──────── DATA SHOWN
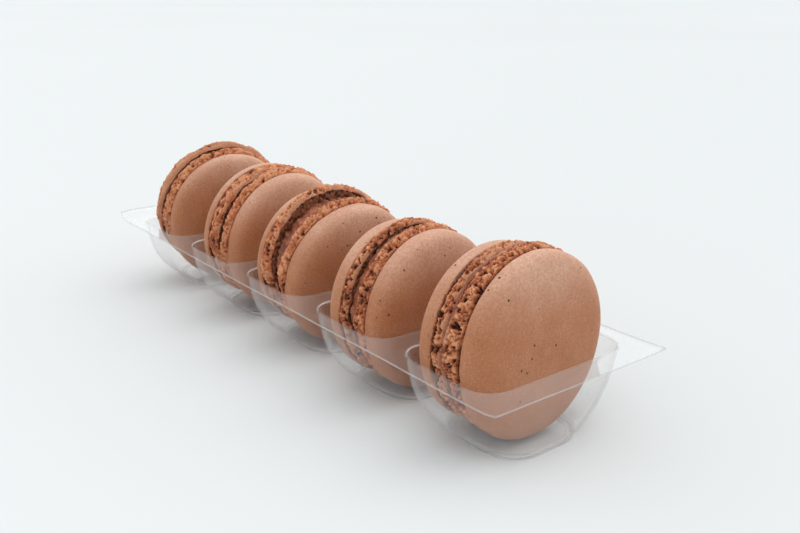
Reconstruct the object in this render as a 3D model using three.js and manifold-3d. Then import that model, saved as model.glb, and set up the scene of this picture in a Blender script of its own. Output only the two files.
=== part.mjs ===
// A clear thermoformed insert tray with five pockets, holding five chocolate macarons that
// stand on edge, one to a pocket.
// Units are millimetres. X runs along the row, Y across it and Z up. The origin lies on the
// surface that the tray stands on, under the middle of the tray.
import * as THREE from "three";
import { mergeVertices } from "three/addons/utils/BufferGeometryUtils.js";
import Module from "manifold-3d";

// Tray: a flat flange with a row of deep pockets.
const POCKETS = 5;
const PITCH = 34;
const TRAY_LENGTH = 177;
const TRAY_WIDTH = 50.6;
const TRAY_HEIGHT = 19.1;
const FLANGE_CORNER = 1;
const FILM = 0.4;

// The flange's two end flaps curl up a little, the far one more.
const CURL_START = 82.3;
const CURL_FAR = 2;
const CURL_NEAR = 0.3;
const CURL_STEPS = 5;

// Pocket outlines are rounded rectangles, here at the mouth and where the wall meets the foot.
const MOUTH = { halfX: 14, halfY: 21, corner: 5.6 };
const WALL_END_HALF_X = 12.5;
const WALL_END_CORNER = 8.4;
// The end walls follow a curve that would close at this depth, were it not cut off by the
// foot. A higher power makes the curve fuller.
const END_WALL_CLOSE = 20.17;
const END_WALL_POWER = 2.5;
const LIP = 0.4;
const FOOT_HEIGHT = 1.2;
const FOOT_STEP = 0.4;
const FOOT_BAND = 1.1;
const PANEL_RISE = 0.35;
const WALL_STEPS = 6;
const CORNER_STEPS = 4;
// How far the tool that hollows a pocket stands above the flange.
const HOLLOW_OVERRUN = 1;

// Macaron: two baked shells, each a smooth dome on a craggy foot, with a filling between them.
const RUFFLE_UNDERCUT = 1.2;
const BULGE_HELD = -0.5;
const CRAG = 0.35;
const CREVICE = 0.7;
const DOME_POWER = 4.5;
const SHOULDER_ANGLE = THREE.MathUtils.degToRad(122);
const DOME_STEPS = [0.1, 0.45, 0.68, 0.84, 0.94];
const SHELL_SEGMENTS = 30;
const FILLING_SEGMENTS = 24;
const FILLING_EDGE = 0.5;
const FILLING_HELD = 0.9;
const FILLING_WAVE = 0.25;
const CLEARANCE = 0.1;

// One entry for each macaron, from the far end of the row to the near one. x is the shift
// along its pocket and z the height of its centre. turn and lean are degrees, and splay is
// how far its rear shell leans away from the rest. gap is the distance between the rims of
// its two domes, wide its width for its height and recess how deep its filling lies.
const MACARONS = [
  {
    place: { x: 1.8, y: 0.9, z: 22, turn: -2, lean: 7.5 },
    form: { gap: 9.4, splay: 0, wide: 0.985, recess: 1.6 },
    front: shellEntry(20.3, 5.3, 3.8, 1, 0.8),
    rear: shellEntry(20, 4.5, 4.5, 2.2, 2.2),
  },
  {
    place: { x: 1.2, y: 0.75, z: 21.3, turn: 5, lean: 5.2 },
    form: { gap: 10.4, splay: 0, wide: 0.98, recess: 0.7 },
    front: shellEntry(20, 5.7, 3.2, 0.9, 0.9),
    rear: shellEntry(20, 4.6, 5.2, 0.7, 1.1),
  },
  {
    place: { x: 0.9, y: 0.1, z: 20.6, turn: 1, lean: 9.3 },
    form: { gap: 9.4, splay: 8, wide: 1, recess: 0.3 },
    front: shellEntry(19.1, 5.9, 3, 0.9, 0.8),
    rear: shellEntry(18.9, 4.2, 5, 2, 1.1),
  },
  {
    place: { x: 1, y: -1.1, z: 20, turn: 5.2, lean: 1.5 },
    form: { gap: 9.2, splay: 0, wide: 1, recess: 0.7 },
    front: shellEntry(19.1, 5.7, 3.4, 0.6, 0.9),
    rear: shellEntry(18.9, 6, 3, 1, 1),
  },
  {
    place: { x: -0.15, y: 0.1, z: 21.2, turn: 2.4, lean: 0.5 },
    form: { gap: 8.9, splay: 1, wide: 1, recess: -0.2 },
    front: shellEntry(20.3, 4.7, 4.4, 0.4, 1.2, 0.65),
    rear: shellEntry(19.8, 5.8, 4, 0.6, 1),
  },
];

// A shell has the radius and height of its dome, the height of its foot, and how far the foot
// bulges at the top and at the sides. A shoulder makes it less round near the top.
function shellEntry(radius, dome, ruffle, top, side, shoulder = 0) {
  return { radius, dome, ruffle, top, side, shoulder };
}

const wasm = await Module();
wasm.setup();

function solidFrom(geometry) {
  const bare = geometry.clone();
  bare.deleteAttribute("normal");
  bare.deleteAttribute("uv");
  const merged = mergeVertices(bare, 1e-4);
  return new wasm.Manifold(
    new wasm.Mesh({
      numProp: 3,
      vertProperties: merged.attributes.position.array,
      triVerts: new Uint32Array(merged.index.array),
    }),
  );
}

function geometryFrom(solid) {
  const mesh = solid.getMesh();
  const geometry = new THREE.BufferGeometry();
  geometry.setAttribute("position", new THREE.BufferAttribute(mesh.vertProperties, 3));
  geometry.setIndex(new THREE.BufferAttribute(mesh.triVerts, 1));
  geometry.computeVertexNormals();
  return geometry;
}

// Closed skin over rings that all have the same number of points, with an end point at each
// end. Rings turn anticlockwise when seen from the last one.
function skinOver(rings, firstPole, lastPole) {
  const count = rings[0].length;
  const points = [firstPole, ...rings.flat(), lastPole];
  const index = [];
  const last = points.length - 1;
  for (let i = 0; i < count; i++) {
    const next = (i + 1) % count;
    index.push(0, 1 + next, 1 + i);
    for (let row = 0; row + 1 < rings.length; row++) {
      const low = 1 + row * count;
      const high = low + count;
      index.push(low + i, low + next, high + i);
      index.push(low + next, high + next, high + i);
    }
    index.push(last - count + i, last - count + next, last);
  }
  const geometry = new THREE.BufferGeometry().setFromPoints(points);
  geometry.setIndex(index);
  geometry.computeVertexNormals();
  return geometry;
}

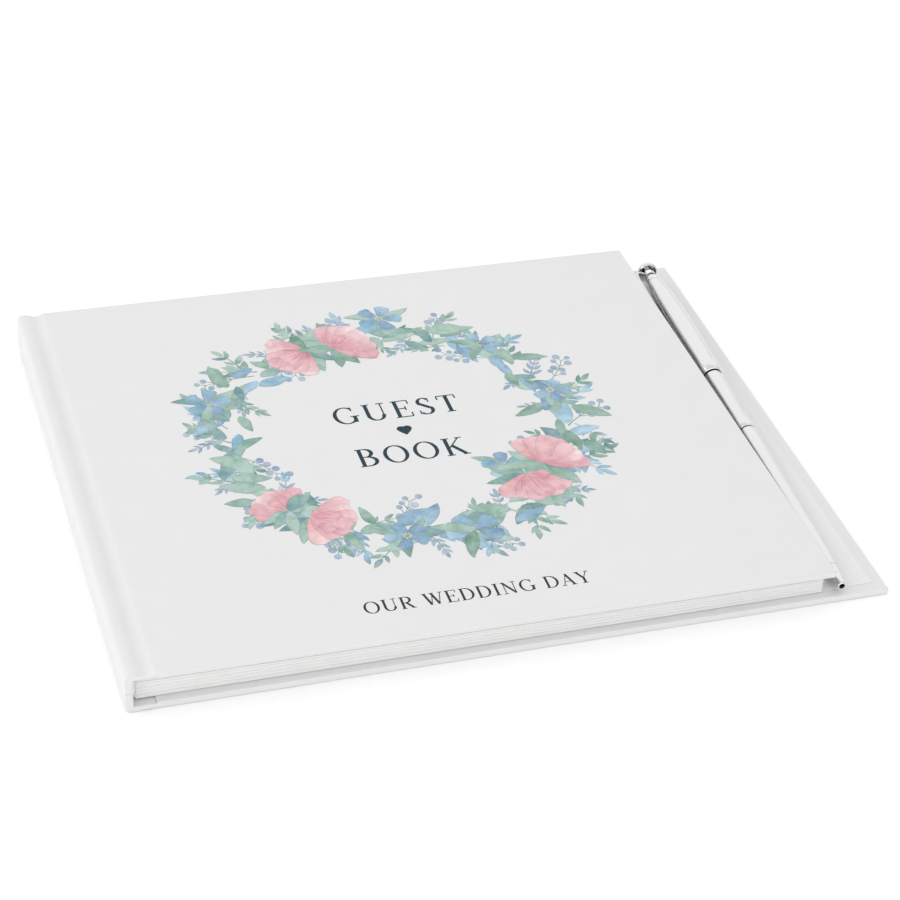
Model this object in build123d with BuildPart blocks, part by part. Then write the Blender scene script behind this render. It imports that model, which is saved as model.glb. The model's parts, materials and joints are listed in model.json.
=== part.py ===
from build123d import *
import math
import os

os.makedirs("parts", exist_ok=True)

# Case-bound guest book with a wide back cover that carries a slim twist pen.
# X runs across the width (spine at -X), Y towards the head, Z up.
# The origin is under the centre of the closed book, on the surface it lies on.

# overall sizes
bookWidth = 180.0       # spine face to the outer edge of the pen ledge
bookHeight = 150.0      # tail to head
spineHeight = 10.2      # thickness at the spine
foreHeight = 9.08       # thickness at the front cover's fore edge
frontWidth = 166.0      # spine face to the front cover's fore edge

# cover build-up
boardThick = 1.5
wrapThick = 0.12        # laminated paper wrap
pasteThick = 0.1        # pastedown
turnIn = 15.0           # wrap folded over onto the inner face
pasteMargin = 3.0       # wrap left showing round the pastedown
jointStart = 6.9        # spine face to the spine edge of both boards

# text block
square = 2.2            # cover overhang at head and tail
foreSquare = 1.9        # front cover overhang at the fore edge
blockStart = 2.8        # spine face to the back of the text block
liningThick = 0.3
leafThick = 0.2
leafGap = 0.05          # air between bodies that lie on each other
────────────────
→ CHALLENGE
Copy every line of the records word for word.

→ FINISHED EXERCISE
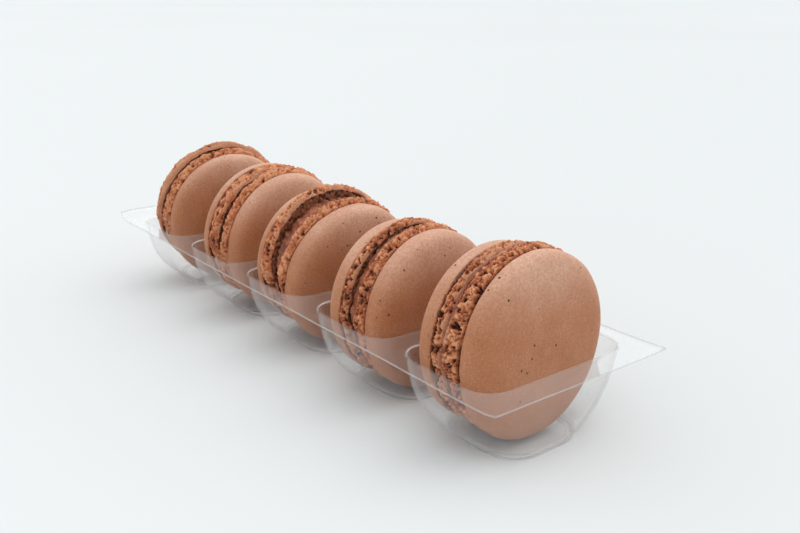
Reconstruct the object in this render as a 3D model using three.js and manifold-3d. Then import that model, saved as model.glb, and set up the scene of this picture in a Blender script of its own. Output only the two files.
=== part.mjs ===
// A clear thermoformed insert tray with five pockets, holding five chocolate macarons that
// stand on edge, one to a pocket.
// Units are millimetres. X runs along the row, Y across it and Z up. The origin lies on the
// surface that the tray stands on, under the middle of the tray.
import * as THREE from "three";
import { mergeVertices } from "three/addons/utils/BufferGeometryUtils.js";
import Module from "manifold-3d";

// Tray: a flat flange with a row of deep pockets.
const POCKETS = 5;
const PITCH = 34;
const TRAY_LENGTH = 177;
const TRAY_WIDTH = 50.6;
const TRAY_HEIGHT = 19.1;
const FLANGE_CORNER = 1;
const FILM = 0.4;

// The flange's two end flaps curl up a little, the far one more.
const CURL_START = 82.3;
const CURL_FAR = 2;
const CURL_NEAR = 0.3;
const CURL_STEPS = 5;

// Pocket outlines are rounded rectangles, here at the mouth and where the wall meets the foot.
const MOUTH = { halfX: 14, halfY: 21, corner: 5.6 };
const WALL_END_HALF_X = 12.5;
const WALL_END_CORNER = 8.4;
// The end walls follow a curve that would close at this depth, were it not cut off by the
// foot. A higher power makes the curve fuller.
const END_WALL_CLOSE = 20.17;
const END_WALL_POWER = 2.5;
const LIP = 0.4;
const FOOT_HEIGHT = 1.2;
const FOOT_STEP = 0.4;
const FOOT_BAND = 1.1;
const PANEL_RISE = 0.35;
const WALL_STEPS = 6;
const CORNER_STEPS = 4;
// How far the tool that hollows a pocket stands above the flange.
const HOLLOW_OVERRUN = 1;

// Macaron: two baked shells, each a smooth dome on a craggy foot, with a filling between them.
const RUFFLE_UNDERCUT = 1.2;
const BULGE_HELD = -0.5;
const CRAG = 0.35;
const CREVICE = 0.7;
const DOME_POWER = 4.5;
const SHOULDER_ANGLE = THREE.MathUtils.degToRad(122);
const DOME_STEPS = [0.1, 0.45, 0.68, 0.84, 0.94];
const SHELL_SEGMENTS = 30;
const FILLING_SEGMENTS = 24;
const FILLING_EDGE = 0.5;
const FILLING_HELD = 0.9;
const FILLING_WAVE = 0.25;
const CLEARANCE = 0.1;

// One entry for each macaron, from the far end of the row to the near one. x is the shift
// along its pocket and z the height of its centre. turn and lean are degrees, and splay is
// how far its rear shell leans away from the rest. gap is the distance between the rims of
// its two domes, wide its width for its height and recess how deep its filling lies.
const MACARONS = [
  {
    place: { x: 1.8, y: 0.9, z: 22, turn: -2, lean: 7.5 },
    form: { gap: 9.4, splay: 0, wide: 0.985, recess: 1.6 },
    front: shellEntry(20.3, 5.3, 3.8, 1, 0.8),
    rear: shellEntry(20, 4.5, 4.5, 2.2, 2.2),
  },
  {
    place: { x: 1.2, y: 0.75, z: 21.3, turn: 5, lean: 5.2 },
    form: { gap: 10.4, splay: 0, wide: 0.98, recess: 0.7 },
    front: shellEntry(20, 5.7, 3.2, 0.9, 0.9),
    rear: shellEntry(20, 4.6, 5.2, 0.7, 1.1),
  },
  {
    place: { x: 0.9, y: 0.1, z: 20.6, turn: 1, lean: 9.3 },
    form: { gap: 9.4, splay: 8, wide: 1, recess: 0.3 },
    front: shellEntry(19.1, 5.9, 3, 0.9, 0.8),
    rear: shellEntry(18.9, 4.2, 5, 2, 1.1),
  },
  {
    place: { x: 1, y: -1.1, z: 20, turn: 5.2, lean: 1.5 },
    form: { gap: 9.2, splay: 0, wide: 1, recess: 0.7 },
    front: shellEntry(19.1, 5.7, 3.4, 0.6, 0.9),
    rear: shellEntry(18.9, 6, 3, 1, 1),
  },
  {
    place: { x: -0.15, y: 0.1, z: 21.2, turn: 2.4, lean: 0.5 },
    form: { gap: 8.9, splay: 1, wide: 1, recess: -0.2 },
    front: shellEntry(20.3, 4.7, 4.4, 0.4, 1.2, 0.65),
    rear: shellEntry(19.8, 5.8, 4, 0.6, 1),
  },
];

// A shell has the radius and height of its dome, the height of its foot, and how far the foot
// bulges at the top and at the sides. A shoulder makes it less round near the top.
function shellEntry(radius, dome, ruffle, top, side, shoulder = 0) {
  return { radius, dome, ruffle, top, side, shoulder };
}

const wasm = await Module();
wasm.setup();

function solidFrom(geometry) {
  const bare = geometry.clone();
  bare.deleteAttribute("normal");
  bare.deleteAttribute("uv");
  const merged = mergeVertices(bare, 1e-4);
  return new wasm.Manifold(
    new wasm.Mesh({
      numProp: 3,
      vertProperties: merged.attributes.position.array,
      triVerts: new Uint32Array(merged.index.array),
    }),
  );
}

function geometryFrom(solid) {
  const mesh = solid.getMesh();
  const geometry = new THREE.BufferGeometry();
  geometry.setAttribute("position", new THREE.BufferAttribute(mesh.vertProperties, 3));
  geometry.setIndex(new THREE.BufferAttribute(mesh.triVerts, 1));
  geometry.computeVertexNormals();
  return geometry;
}

// Closed skin over rings that all have the same number of points, with an end point at each
// end. Rings turn anticlockwise when seen from the last one.
function skinOver(rings, firstPole, lastPole) {
  const count = rings[0].length;
  const points = [firstPole, ...rings.flat(), lastPole];
  const index = [];
  const last = points.length - 1;
  for (let i = 0; i < count; i++) {
    const next = (i + 1) % count;
    index.push(0, 1 + next, 1 + i);
    for (let row = 0; row + 1 < rings.length; row++) {
      const low = 1 + row * count;
      const high = low + count;
      index.push(low + i, low + next, high + i);
      index.push(low + next, high + next, high + i);
    }
    index.push(last - count + i, last - count + next, last);
  }
  const geometry = new THREE.BufferGeometry().setFromPoints(points);
  geometry.setIndex(index);
  geometry.computeVertexNormals();
  return geometry;
}

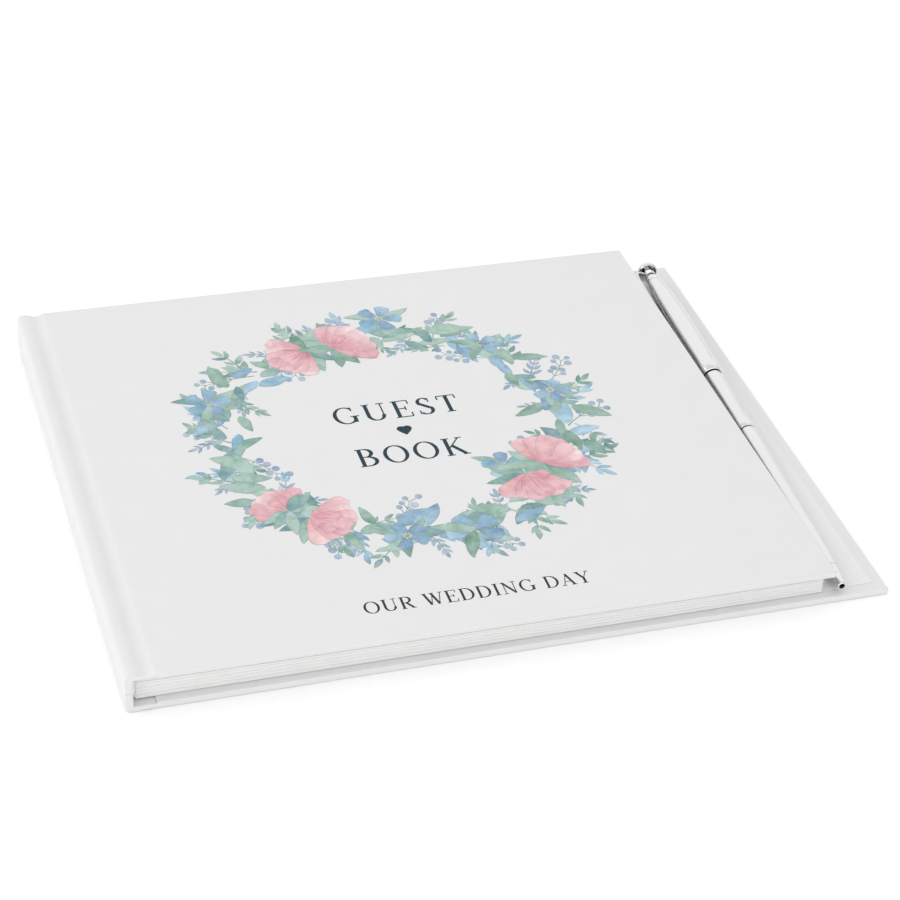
Model this object in build123d with BuildPart blocks, part by part. Then write the Blender scene script behind this render. It imports that model, which is saved as model.glb. The model's parts, materials and joints are listed in model.json.
=== part.py ===
from build123d import *
import math
import os

os.makedirs("parts", exist_ok=True)

# Case-bound guest book with a wide back cover that carries a slim twist pen.
# X runs across the width (spine at -X), Y towards the head, Z up.
# The origin is under the centre of the closed book, on the surface it lies on.

# overall sizes
bookWidth = 180.0       # spine face to the outer edge of the pen ledge
bookHeight = 150.0      # tail to head
spineHeight = 10.2      # thickness at the spine
foreHeight = 9.08       # thickness at the front cover's fore edge
frontWidth = 166.0      # spine face to the front cover's fore edge

# cover build-up
boardThick = 1.5
wrapThick = 0.12        # laminated paper wrap
pasteThick = 0.1        # pastedown
turnIn = 15.0           # wrap folded over onto the inner face
pasteMargin = 3.0       # wrap left showing round the pastedown
jointStart = 6.9        # spine face to the spine edge of both boards

# text block
square = 2.2            # cover overhang at head and tail
foreSquare = 1.9        # front cover overhang at the fore edge
blockStart = 2.8        # spine face to the back of the text block
liningThick = 0.3
leafThick = 0.2
leafGap = 0.05          # air between bodies that lie on each other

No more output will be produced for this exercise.